» Task brief
Read the records and write them out again exactly.

##### Extracted material #####

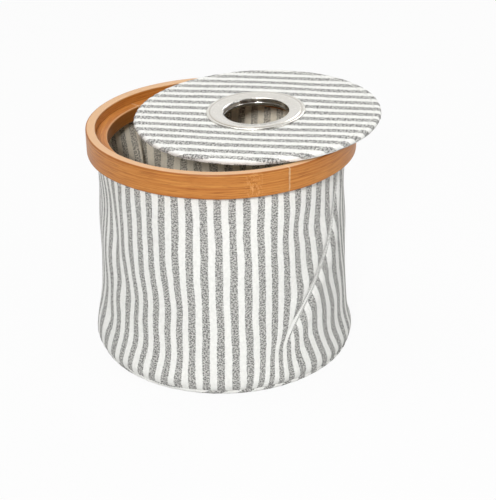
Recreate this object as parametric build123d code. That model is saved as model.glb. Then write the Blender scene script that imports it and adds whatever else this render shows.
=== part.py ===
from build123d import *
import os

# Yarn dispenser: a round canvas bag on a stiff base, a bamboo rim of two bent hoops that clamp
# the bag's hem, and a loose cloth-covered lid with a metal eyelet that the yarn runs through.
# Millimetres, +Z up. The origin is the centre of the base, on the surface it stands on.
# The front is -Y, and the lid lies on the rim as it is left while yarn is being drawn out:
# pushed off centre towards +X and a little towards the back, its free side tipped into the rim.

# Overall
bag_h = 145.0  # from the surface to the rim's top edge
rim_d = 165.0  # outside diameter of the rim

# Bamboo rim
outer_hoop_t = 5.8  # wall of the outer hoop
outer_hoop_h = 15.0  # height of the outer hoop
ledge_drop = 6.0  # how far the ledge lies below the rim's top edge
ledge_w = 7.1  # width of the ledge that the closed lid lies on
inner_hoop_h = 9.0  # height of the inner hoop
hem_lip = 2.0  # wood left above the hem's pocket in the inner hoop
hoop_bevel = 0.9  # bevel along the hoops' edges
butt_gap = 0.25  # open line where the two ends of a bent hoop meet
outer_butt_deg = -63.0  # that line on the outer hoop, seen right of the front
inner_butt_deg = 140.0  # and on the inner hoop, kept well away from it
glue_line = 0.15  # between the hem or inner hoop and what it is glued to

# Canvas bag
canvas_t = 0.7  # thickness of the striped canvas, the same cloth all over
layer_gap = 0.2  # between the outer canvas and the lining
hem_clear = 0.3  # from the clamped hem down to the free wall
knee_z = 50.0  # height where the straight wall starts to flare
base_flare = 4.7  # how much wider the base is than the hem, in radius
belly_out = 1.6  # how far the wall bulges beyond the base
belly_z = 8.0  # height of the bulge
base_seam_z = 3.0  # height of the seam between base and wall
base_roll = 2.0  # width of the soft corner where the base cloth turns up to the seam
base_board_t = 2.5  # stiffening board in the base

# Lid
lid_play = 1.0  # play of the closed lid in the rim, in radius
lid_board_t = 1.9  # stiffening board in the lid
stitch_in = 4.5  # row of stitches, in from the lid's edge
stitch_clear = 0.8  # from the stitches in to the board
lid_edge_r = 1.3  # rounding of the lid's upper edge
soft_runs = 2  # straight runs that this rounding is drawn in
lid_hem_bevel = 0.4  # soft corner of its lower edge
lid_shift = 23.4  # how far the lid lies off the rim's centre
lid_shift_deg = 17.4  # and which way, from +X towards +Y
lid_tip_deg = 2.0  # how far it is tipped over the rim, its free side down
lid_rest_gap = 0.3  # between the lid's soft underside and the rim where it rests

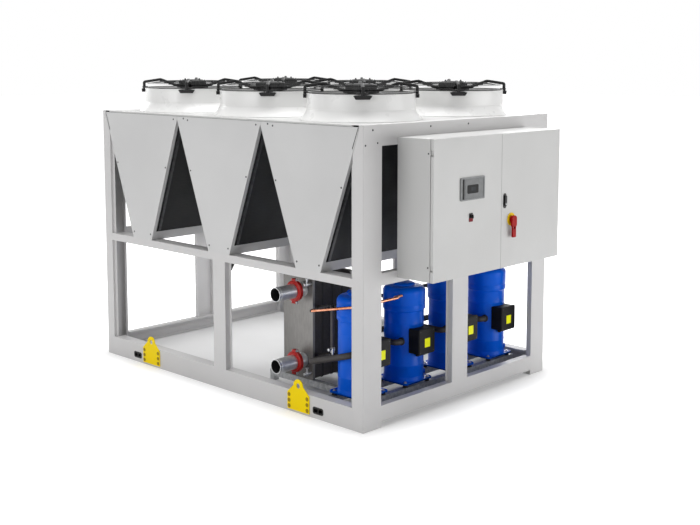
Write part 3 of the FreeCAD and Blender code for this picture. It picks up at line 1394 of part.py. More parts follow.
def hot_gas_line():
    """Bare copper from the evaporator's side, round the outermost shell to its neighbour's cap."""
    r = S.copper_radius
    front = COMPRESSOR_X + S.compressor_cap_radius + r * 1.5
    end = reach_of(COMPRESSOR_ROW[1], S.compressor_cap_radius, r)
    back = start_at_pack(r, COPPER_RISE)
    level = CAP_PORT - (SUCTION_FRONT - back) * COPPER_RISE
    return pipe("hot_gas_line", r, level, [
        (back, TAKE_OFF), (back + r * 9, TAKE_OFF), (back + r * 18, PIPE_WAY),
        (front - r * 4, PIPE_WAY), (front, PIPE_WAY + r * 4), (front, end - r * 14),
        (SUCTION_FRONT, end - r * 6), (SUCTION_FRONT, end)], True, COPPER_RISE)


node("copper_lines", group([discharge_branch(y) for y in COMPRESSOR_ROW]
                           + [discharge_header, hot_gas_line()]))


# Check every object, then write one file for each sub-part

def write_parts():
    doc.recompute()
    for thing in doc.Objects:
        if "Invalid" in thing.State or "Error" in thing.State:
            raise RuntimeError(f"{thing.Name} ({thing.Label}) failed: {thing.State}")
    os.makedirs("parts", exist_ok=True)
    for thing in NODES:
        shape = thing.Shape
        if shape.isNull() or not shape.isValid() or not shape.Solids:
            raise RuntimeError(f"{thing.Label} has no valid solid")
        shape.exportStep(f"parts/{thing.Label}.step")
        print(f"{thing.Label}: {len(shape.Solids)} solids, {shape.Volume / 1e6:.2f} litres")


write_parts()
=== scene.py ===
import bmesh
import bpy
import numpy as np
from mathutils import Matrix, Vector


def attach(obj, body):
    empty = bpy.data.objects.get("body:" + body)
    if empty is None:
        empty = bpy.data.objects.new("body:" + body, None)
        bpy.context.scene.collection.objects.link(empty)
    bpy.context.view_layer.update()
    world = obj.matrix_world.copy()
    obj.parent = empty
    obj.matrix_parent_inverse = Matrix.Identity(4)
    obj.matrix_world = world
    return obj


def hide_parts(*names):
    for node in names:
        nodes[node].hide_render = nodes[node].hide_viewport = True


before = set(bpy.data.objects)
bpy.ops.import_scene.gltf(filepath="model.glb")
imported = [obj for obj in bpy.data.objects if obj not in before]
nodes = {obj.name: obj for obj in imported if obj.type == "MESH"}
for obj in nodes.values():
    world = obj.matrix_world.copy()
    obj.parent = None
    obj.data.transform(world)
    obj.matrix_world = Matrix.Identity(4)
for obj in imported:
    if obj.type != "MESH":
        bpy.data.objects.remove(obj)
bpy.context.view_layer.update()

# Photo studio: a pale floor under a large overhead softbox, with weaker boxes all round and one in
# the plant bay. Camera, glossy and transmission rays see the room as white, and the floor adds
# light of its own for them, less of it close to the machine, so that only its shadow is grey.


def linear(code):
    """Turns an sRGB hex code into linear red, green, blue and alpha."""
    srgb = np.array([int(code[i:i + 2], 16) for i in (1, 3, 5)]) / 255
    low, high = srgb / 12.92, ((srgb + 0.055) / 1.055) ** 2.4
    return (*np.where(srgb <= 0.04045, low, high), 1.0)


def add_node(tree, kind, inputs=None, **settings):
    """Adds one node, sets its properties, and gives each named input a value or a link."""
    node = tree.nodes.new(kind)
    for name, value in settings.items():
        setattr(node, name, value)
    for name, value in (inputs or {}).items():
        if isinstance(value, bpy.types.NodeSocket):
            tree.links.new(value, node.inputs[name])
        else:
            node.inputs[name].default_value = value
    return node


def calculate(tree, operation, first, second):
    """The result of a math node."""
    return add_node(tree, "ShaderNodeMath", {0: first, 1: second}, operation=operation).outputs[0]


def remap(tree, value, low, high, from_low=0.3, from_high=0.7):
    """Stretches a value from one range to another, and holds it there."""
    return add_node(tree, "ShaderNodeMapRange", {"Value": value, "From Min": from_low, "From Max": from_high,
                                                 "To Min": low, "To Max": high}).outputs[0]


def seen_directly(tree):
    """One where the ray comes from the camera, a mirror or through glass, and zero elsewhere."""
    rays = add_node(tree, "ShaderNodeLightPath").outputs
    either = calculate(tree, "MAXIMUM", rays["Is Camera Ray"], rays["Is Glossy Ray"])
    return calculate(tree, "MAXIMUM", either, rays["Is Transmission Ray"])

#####

» Exercise response
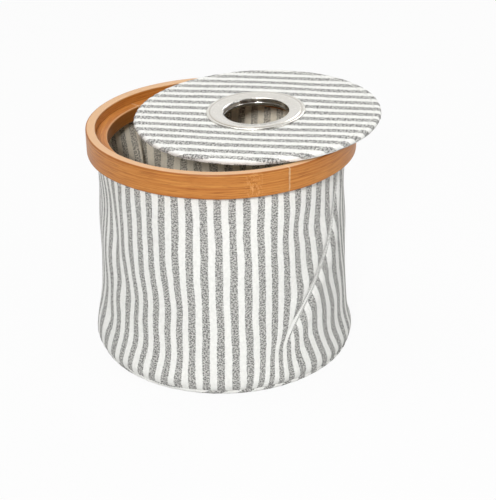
Recreate this object as parametric build123d code. That model is saved as model.glb. Then write the Blender scene script that imports it and adds whatever else this render shows.
=== part.py ===
from build123d import *
import os

# Yarn dispenser: a round canvas bag on a stiff base, a bamboo rim of two bent hoops that clamp
# the bag's hem, and a loose cloth-covered lid with a metal eyelet that the yarn runs through.
# Millimetres, +Z up. The origin is the centre of the base, on the surface it stands on.
# The front is -Y, and the lid lies on the rim as it is left while yarn is being drawn out:
# pushed off centre towards +X and a little towards the back, its free side tipped into the rim.

# Overall
bag_h = 145.0  # from the surface to the rim's top edge
rim_d = 165.0  # outside diameter of the rim

# Bamboo rim
outer_hoop_t = 5.8  # wall of the outer hoop
outer_hoop_h = 15.0  # height of the outer hoop
ledge_drop = 6.0  # how far the ledge lies below the rim's top edge
ledge_w = 7.1  # width of the ledge that the closed lid lies on
inner_hoop_h = 9.0  # height of the inner hoop
hem_lip = 2.0  # wood left above the hem's pocket in the inner hoop
hoop_bevel = 0.9  # bevel along the hoops' edges
butt_gap = 0.25  # open line where the two ends of a bent hoop meet
outer_butt_deg = -63.0  # that line on the outer hoop, seen right of the front
inner_butt_deg = 140.0  # and on the inner hoop, kept well away from it
glue_line = 0.15  # between the hem or inner hoop and what it is glued to

# Canvas bag
canvas_t = 0.7  # thickness of the striped canvas, the same cloth all over
layer_gap = 0.2  # between the outer canvas and the lining
hem_clear = 0.3  # from the clamped hem down to the free wall
knee_z = 50.0  # height where the straight wall starts to flare
base_flare = 4.7  # how much wider the base is than the hem, in radius
belly_out = 1.6  # how far the wall bulges beyond the base
belly_z = 8.0  # height of the bulge
base_seam_z = 3.0  # height of the seam between base and wall
base_roll = 2.0  # width of the soft corner where the base cloth turns up to the seam
base_board_t = 2.5  # stiffening board in the base

# Lid
lid_play = 1.0  # play of the closed lid in the rim, in radius
lid_board_t = 1.9  # stiffening board in the lid
stitch_in = 4.5  # row of stitches, in from the lid's edge
stitch_clear = 0.8  # from the stitches in to the board
lid_edge_r = 1.3  # rounding of the lid's upper edge
soft_runs = 2  # straight runs that this rounding is drawn in
lid_hem_bevel = 0.4  # soft corner of its lower edge
lid_shift = 23.4  # how far the lid lies off the rim's centre
lid_shift_deg = 17.4  # and which way, from +X towards +Y
lid_tip_deg = 2.0  # how far it is tipped over the rim, its free side down
lid_rest_gap = 0.3  # between the lid's soft underside and the rim where it rests

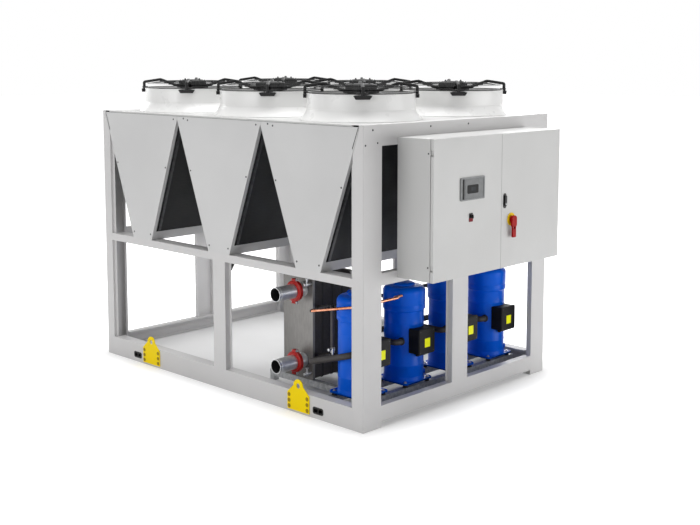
Write part 3 of the FreeCAD and Blender code for this picture. It picks up at line 1394 of part.py. More parts follow.
def hot_gas_line():
    """Bare copper from the evaporator's side, round the outermost shell to its neighbour's cap."""
    r = S.copper_radius
    front = COMPRESSOR_X + S.compressor_cap_radius + r * 1.5
    end = reach_of(COMPRESSOR_ROW[1], S.compressor_cap_radius, r)
    back = start_at_pack(r, COPPER_RISE)
    level = CAP_PORT - (SUCTION_FRONT - back) * COPPER_RISE
    return pipe("hot_gas_line", r, level, [
        (back, TAKE_OFF), (back + r * 9, TAKE_OFF), (back + r * 18, PIPE_WAY),
        (front - r * 4, PIPE_WAY), (front, PIPE_WAY + r * 4), (front, end - r * 14),
        (SUCTION_FRONT, end - r * 6), (SUCTION_FRONT, end)], True, COPPER_RISE)


node("copper_lines", group([discharge_branch(y) for y in COMPRESSOR_ROW]
                           + [discharge_header, hot_gas_line()]))


# Check every object, then write one file for each sub-part

def write_parts():
    doc.recompute()
    for thing in doc.Objects:
        if "Invalid" in thing.State or "Error" in thing.State:
            raise RuntimeError(f"{thing.Name} ({thing.Label}) failed: {thing.State}")
    os.makedirs("parts", exist_ok=True)
    for thing in NODES:
        shape = thing.Shape
        if shape.isNull() or not shape.isValid() or not shape.Solids:
            raise RuntimeError(f"{thing.Label} has no valid solid")
        shape.exportStep(f"parts/{thing.Label}.step")
        print(f"{thing.Label}: {len(shape.Solids)} solids, {shape.Volume / 1e6:.2f} litres")


write_parts()
=== scene.py ===
import bmesh
import bpy
import numpy as np
from mathutils import Matrix, Vector


def attach(obj, body):
    empty = bpy.data.objects.get("body:" + body)
    if empty is None:
        empty = bpy.data.objects.new("body:" + body, None)
        bpy.context.scene.collection.objects.link(empty)
    bpy.context.view_layer.update()
    world = obj.matrix_world.copy()
    obj.parent = empty
    obj.matrix_parent_inverse = Matrix.Identity(4)
    obj.matrix_world = world
    return obj


def hide_parts(*names):
    for node in names:
        nodes[node].hide_render = nodes[node].hide_viewport = True


before = set(bpy.data.objects)
bpy.ops.import_scene.gltf(filepath="model.glb")
imported = [obj for obj in bpy.data.objects if obj not in before]
nodes = {obj.name: obj for obj in imported if obj.type == "MESH"}
for obj in nodes.values():
    world = obj.matrix_world.copy()
    obj.parent = None
    obj.data.transform(world)
    obj.matrix_world = Matrix.Identity(4)
for obj in imported:
    if obj.type != "MESH":
        bpy.data.objects.remove(obj)
bpy.context.view_layer.update()

# Photo studio: a pale floor under a large overhead softbox, with weaker boxes all round and one in
# the plant bay. Camera, glossy and transmission rays see the room as white, and the floor adds
# light of its own for them, less of it close to the machine, so that only its shadow is grey.


def linear(code):
    """Turns an sRGB hex code into linear red, green, blue and alpha."""
    srgb = np.array([int(code[i:i + 2], 16) for i in (1, 3, 5)]) / 255
    low, high = srgb / 12.92, ((srgb + 0.055) / 1.055) ** 2.4
    return (*np.where(srgb <= 0.04045, low, high), 1.0)


def add_node(tree, kind, inputs=None, **settings):
    """Adds one node, sets its properties, and gives each named input a value or a link."""
    node = tree.nodes.new(kind)
    for name, value in settings.items():
        setattr(node, name, value)
    for name, value in (inputs or {}).items():
        if isinstance(value, bpy.types.NodeSocket):
            tree.links.new(value, node.inputs[name])
        else:
            node.inputs[name].default_value = value
    return node


def calculate(tree, operation, first, second):
    """The result of a math node."""
    return add_node(tree, "ShaderNodeMath", {0: first, 1: second}, operation=operation).outputs[0]


def remap(tree, value, low, high, from_low=0.3, from_high=0.7):
    """Stretches a value from one range to another, and holds it there."""
    return add_node(tree, "ShaderNodeMapRange", {"Value": value, "From Min": from_low, "From Max": from_high,
                                                 "To Min": low, "To Max": high}).outputs[0]


def seen_directly(tree):
    """One where the ray comes from the camera, a mirror or through glass, and zero elsewhere."""
    rays = add_node(tree, "ShaderNodeLightPath").outputs
    either = calculate(tree, "MAXIMUM", rays["Is Camera Ray"], rays["Is Glossy Ray"])
    return calculate(tree, "MAXIMUM", either, rays["Is Transmission Ray"])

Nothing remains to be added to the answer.